■ **Goal**: Write out all the material exactly. Leave nothing out.
★ ★ ★ ★ ★
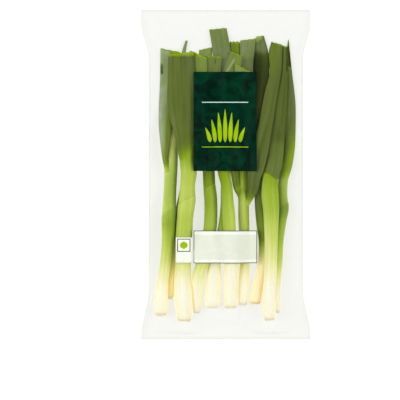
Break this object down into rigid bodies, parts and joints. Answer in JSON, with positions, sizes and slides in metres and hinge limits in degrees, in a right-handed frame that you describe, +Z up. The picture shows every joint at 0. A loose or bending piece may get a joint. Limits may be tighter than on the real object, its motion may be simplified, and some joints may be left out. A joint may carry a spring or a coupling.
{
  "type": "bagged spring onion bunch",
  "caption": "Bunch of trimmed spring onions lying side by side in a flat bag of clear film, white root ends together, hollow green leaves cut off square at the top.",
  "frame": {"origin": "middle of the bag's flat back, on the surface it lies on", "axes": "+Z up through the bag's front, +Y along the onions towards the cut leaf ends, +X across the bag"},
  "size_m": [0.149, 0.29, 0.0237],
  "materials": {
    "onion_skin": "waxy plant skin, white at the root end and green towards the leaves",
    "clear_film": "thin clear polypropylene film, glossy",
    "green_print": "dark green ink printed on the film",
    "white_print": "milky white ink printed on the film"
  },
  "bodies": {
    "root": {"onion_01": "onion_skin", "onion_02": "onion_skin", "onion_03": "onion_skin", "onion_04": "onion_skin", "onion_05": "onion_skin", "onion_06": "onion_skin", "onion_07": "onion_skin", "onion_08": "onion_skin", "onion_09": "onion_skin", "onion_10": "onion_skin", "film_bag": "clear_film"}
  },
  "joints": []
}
★ ★ ★ ★ ★
■ **Expected answer**:
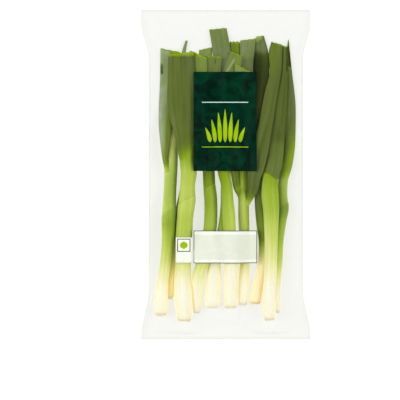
Break this object down into rigid bodies, parts and joints. Answer in JSON, with positions, sizes and slides in metres and hinge limits in degrees, in a right-handed frame that you describe, +Z up. The picture shows every joint at 0. A loose or bending piece may get a joint. Limits may be tighter than on the real object, its motion may be simplified, and some joints may be left out. A joint may carry a spring or a coupling.
{
  "type": "bagged spring onion bunch",
  "caption": "Bunch of trimmed spring onions lying side by side in a flat bag of clear film, white root ends together, hollow green leaves cut off square at the top.",
  "frame": {"origin": "middle of the bag's flat back, on the surface it lies on", "axes": "+Z up through the bag's front, +Y along the onions towards the cut leaf ends, +X across the bag"},
  "size_m": [0.149, 0.29, 0.0237],
  "materials": {
    "onion_skin": "waxy plant skin, white at the root end and green towards the leaves",
    "clear_film": "thin clear polypropylene film, glossy",
    "green_print": "dark green ink printed on the film",
    "white_print": "milky white ink printed on the film"
  },
  "bodies": {
    "root": {"onion_01": "onion_skin", "onion_02": "onion_skin", "onion_03": "onion_skin", "onion_04": "onion_skin", "onion_05": "onion_skin", "onion_06": "onion_skin", "onion_07": "onion_skin", "onion_08": "onion_skin", "onion_09": "onion_skin", "onion_10": "onion_skin", "film_bag": "clear_film"}
  },
  "joints": []
}